*WHAT IS ASKED*.
Find the lines holding the string "this" in the data, then copy all of them.

*Saved entries*.
:::::
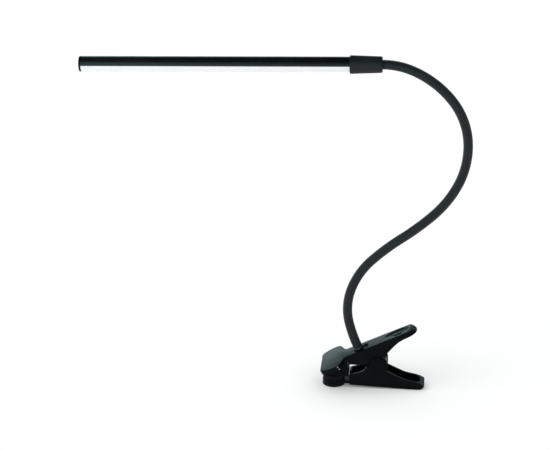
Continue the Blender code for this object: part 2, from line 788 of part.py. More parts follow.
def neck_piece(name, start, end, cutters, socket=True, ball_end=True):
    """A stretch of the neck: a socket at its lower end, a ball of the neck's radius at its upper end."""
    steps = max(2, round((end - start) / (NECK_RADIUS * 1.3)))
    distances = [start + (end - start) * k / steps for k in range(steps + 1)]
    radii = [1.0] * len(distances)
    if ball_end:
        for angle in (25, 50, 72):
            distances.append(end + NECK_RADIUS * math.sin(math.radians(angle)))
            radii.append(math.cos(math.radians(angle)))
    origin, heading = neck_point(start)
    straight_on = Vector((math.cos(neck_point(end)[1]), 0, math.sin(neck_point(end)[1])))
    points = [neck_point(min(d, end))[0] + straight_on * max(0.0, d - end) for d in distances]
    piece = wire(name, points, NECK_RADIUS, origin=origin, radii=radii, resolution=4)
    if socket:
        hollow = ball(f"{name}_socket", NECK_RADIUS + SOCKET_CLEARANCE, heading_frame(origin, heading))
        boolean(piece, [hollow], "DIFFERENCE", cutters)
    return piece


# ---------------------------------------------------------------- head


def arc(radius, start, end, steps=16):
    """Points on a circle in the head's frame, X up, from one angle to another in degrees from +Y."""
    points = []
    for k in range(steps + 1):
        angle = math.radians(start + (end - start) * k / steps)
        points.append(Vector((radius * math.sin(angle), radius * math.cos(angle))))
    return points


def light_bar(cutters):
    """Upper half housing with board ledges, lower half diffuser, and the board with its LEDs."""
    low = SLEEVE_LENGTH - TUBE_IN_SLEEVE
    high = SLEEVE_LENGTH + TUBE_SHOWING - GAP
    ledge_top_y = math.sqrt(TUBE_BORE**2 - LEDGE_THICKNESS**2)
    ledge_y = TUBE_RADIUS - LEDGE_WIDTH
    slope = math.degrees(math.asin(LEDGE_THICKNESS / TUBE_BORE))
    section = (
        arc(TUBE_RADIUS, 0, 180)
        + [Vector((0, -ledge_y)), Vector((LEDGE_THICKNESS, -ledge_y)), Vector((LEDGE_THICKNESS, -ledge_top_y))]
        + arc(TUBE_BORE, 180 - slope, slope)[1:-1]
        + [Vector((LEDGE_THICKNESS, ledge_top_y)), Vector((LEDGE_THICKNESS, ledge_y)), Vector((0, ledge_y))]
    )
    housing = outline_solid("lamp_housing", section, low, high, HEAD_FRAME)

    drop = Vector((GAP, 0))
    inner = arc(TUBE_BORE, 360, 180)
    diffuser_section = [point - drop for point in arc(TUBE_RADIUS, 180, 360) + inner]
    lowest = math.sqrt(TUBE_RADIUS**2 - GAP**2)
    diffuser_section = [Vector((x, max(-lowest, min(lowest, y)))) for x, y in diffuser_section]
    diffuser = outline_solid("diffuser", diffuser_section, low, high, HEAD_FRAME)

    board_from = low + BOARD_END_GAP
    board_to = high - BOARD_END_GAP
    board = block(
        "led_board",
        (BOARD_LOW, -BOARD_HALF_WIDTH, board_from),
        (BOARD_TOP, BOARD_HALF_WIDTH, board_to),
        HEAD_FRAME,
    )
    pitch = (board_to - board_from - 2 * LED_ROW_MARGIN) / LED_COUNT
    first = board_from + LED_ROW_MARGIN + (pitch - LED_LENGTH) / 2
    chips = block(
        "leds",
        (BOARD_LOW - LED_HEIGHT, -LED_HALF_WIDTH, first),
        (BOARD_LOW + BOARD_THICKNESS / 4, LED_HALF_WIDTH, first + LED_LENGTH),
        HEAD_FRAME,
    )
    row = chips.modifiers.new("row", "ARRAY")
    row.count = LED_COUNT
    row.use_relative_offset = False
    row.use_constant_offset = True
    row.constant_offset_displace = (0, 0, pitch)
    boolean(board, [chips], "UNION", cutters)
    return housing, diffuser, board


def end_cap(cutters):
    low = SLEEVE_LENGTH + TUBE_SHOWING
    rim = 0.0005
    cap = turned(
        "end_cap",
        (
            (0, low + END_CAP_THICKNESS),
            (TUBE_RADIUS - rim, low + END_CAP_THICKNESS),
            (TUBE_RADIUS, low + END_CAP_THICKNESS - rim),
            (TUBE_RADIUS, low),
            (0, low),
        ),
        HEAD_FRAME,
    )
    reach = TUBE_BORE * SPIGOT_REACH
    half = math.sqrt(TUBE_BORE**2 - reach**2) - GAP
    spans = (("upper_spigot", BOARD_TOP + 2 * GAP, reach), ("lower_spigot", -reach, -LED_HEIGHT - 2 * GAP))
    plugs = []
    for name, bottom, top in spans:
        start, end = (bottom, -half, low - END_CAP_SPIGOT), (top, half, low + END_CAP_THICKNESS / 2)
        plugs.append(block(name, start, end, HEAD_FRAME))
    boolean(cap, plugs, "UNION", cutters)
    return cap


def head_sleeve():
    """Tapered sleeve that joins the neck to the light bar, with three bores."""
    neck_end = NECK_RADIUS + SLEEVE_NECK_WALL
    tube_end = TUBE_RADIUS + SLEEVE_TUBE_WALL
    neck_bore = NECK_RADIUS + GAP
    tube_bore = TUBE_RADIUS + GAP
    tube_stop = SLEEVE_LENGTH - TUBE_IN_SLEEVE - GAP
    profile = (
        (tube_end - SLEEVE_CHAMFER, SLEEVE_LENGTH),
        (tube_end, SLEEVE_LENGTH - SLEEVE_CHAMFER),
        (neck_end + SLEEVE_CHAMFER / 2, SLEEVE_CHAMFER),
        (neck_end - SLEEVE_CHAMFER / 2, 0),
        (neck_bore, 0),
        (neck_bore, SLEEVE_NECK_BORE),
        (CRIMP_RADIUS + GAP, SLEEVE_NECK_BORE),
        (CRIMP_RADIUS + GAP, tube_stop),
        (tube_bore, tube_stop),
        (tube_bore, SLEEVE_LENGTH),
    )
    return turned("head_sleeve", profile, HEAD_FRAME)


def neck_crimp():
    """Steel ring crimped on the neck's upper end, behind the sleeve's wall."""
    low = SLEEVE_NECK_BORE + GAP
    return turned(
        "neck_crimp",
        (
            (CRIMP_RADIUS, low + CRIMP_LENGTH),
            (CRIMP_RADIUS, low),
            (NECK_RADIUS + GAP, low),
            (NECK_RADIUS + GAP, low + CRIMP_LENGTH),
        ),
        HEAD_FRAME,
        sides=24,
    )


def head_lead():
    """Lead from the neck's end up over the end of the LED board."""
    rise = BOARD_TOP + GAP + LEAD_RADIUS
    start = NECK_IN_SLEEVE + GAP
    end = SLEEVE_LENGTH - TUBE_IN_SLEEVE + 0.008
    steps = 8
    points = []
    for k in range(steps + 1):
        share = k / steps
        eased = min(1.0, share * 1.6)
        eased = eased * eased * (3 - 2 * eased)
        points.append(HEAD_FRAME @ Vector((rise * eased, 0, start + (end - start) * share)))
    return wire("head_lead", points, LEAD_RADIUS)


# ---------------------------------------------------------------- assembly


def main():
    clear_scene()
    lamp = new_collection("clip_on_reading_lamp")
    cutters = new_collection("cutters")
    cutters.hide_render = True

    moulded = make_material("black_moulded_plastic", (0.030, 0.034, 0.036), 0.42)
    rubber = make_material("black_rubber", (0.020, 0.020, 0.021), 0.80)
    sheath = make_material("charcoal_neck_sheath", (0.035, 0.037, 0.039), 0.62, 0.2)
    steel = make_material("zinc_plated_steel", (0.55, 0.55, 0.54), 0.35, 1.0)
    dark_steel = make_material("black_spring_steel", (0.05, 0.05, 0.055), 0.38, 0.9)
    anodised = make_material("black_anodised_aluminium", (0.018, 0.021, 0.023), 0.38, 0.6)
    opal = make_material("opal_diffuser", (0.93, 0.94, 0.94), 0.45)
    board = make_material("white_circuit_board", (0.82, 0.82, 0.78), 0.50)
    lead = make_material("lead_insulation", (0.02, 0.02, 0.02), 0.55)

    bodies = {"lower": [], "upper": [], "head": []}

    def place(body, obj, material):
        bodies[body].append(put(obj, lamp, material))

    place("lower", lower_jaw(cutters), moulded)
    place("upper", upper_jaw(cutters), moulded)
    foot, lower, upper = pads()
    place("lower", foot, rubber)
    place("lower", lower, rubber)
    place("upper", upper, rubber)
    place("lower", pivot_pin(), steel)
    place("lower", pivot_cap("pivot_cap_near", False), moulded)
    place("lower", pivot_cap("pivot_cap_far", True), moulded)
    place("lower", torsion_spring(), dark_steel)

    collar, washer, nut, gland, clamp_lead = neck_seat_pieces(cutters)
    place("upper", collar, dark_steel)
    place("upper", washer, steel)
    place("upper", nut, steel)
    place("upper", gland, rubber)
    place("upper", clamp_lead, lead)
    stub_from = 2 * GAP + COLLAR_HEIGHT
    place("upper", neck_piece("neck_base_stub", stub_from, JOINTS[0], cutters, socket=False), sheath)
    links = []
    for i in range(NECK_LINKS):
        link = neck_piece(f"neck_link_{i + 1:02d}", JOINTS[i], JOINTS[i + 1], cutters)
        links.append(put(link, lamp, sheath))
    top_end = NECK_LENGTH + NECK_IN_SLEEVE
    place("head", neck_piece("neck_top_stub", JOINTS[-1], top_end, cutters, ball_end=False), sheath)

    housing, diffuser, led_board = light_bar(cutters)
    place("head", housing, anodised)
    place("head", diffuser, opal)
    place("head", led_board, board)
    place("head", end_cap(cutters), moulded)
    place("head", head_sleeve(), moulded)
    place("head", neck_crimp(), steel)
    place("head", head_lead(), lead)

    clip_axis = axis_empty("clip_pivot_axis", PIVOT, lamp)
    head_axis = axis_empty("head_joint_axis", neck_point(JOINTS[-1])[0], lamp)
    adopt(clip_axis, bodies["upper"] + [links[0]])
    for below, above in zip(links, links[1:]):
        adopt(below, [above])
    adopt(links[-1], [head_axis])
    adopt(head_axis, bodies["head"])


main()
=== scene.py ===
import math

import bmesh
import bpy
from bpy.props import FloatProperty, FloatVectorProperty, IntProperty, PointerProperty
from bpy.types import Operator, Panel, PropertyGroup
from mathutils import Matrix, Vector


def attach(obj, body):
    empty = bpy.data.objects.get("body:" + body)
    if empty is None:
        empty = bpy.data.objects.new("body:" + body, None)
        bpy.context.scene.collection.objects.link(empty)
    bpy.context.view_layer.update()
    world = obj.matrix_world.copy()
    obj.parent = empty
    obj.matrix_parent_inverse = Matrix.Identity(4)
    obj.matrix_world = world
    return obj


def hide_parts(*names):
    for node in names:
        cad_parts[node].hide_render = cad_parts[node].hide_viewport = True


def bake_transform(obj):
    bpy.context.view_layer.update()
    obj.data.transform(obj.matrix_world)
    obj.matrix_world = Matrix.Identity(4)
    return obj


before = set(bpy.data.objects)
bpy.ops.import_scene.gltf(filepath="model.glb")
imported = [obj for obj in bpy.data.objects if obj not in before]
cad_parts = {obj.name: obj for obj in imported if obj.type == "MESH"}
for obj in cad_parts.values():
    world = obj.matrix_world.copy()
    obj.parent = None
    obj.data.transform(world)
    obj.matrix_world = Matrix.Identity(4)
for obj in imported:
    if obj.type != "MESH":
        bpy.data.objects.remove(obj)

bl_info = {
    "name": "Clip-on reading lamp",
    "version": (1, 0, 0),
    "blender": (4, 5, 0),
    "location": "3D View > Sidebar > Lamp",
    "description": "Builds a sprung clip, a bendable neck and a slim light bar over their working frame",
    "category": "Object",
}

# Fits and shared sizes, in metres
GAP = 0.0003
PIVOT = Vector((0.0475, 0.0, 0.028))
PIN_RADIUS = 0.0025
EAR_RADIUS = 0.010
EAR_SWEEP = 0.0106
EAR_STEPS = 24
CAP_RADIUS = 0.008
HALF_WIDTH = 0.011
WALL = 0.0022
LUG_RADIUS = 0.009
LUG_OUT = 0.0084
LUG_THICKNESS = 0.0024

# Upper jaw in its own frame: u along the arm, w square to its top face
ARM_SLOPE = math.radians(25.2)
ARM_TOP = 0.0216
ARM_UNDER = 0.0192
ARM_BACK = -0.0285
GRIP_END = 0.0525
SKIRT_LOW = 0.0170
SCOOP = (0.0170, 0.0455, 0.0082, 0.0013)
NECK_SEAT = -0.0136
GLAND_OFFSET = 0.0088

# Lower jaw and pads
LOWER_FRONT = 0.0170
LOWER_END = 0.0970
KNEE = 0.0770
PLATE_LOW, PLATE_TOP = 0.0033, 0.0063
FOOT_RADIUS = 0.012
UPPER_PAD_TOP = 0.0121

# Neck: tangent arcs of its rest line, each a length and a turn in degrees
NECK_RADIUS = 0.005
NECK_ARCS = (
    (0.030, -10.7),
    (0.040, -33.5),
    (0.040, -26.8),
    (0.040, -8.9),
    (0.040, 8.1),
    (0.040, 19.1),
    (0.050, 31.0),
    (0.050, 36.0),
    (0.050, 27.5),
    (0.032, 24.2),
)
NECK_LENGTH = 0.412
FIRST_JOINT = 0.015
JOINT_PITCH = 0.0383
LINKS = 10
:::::
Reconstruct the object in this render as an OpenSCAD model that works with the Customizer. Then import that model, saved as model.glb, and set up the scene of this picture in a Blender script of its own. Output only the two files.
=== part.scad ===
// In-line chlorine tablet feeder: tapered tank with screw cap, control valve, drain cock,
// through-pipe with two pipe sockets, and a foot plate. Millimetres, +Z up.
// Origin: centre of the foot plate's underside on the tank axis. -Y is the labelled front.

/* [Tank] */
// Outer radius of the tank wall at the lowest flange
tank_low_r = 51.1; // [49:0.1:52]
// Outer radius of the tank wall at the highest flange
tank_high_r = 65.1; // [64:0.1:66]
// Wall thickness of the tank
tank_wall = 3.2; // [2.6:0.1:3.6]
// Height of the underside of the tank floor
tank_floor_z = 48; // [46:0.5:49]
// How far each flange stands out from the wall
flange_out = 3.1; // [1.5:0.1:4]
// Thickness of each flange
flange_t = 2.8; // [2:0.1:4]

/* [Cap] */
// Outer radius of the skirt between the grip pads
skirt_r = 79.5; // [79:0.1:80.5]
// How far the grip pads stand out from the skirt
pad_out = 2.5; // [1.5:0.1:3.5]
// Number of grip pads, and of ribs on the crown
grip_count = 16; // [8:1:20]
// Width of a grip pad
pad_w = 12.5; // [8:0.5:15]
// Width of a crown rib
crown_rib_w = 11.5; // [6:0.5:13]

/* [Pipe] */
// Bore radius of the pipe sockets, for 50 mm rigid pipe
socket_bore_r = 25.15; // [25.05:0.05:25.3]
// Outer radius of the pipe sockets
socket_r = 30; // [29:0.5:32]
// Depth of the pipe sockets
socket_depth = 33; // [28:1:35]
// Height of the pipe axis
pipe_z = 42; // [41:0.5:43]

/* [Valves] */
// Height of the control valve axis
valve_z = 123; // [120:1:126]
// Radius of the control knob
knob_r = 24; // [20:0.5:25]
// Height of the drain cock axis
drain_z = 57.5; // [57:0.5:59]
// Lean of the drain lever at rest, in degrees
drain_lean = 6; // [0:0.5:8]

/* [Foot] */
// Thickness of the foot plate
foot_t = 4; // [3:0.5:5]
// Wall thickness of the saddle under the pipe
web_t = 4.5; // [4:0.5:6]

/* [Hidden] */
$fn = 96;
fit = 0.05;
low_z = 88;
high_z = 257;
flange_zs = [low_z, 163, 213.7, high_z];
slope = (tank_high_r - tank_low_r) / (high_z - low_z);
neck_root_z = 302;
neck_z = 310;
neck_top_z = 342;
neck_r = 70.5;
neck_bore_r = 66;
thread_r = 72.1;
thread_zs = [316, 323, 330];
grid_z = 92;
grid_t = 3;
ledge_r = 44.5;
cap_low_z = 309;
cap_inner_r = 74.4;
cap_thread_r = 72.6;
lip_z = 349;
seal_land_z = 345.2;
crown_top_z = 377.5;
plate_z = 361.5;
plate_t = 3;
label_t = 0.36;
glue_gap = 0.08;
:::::
*SOLVED EXERCISE*.
Continue the Blender code for this object: part 2, from line 788 of part.py. More parts follow.
Reconstruct the object in this render as an OpenSCAD model that works with the Customizer. Then import that model, saved as model.glb, and set up the scene of this picture in a Blender script of its own. Output only the two files.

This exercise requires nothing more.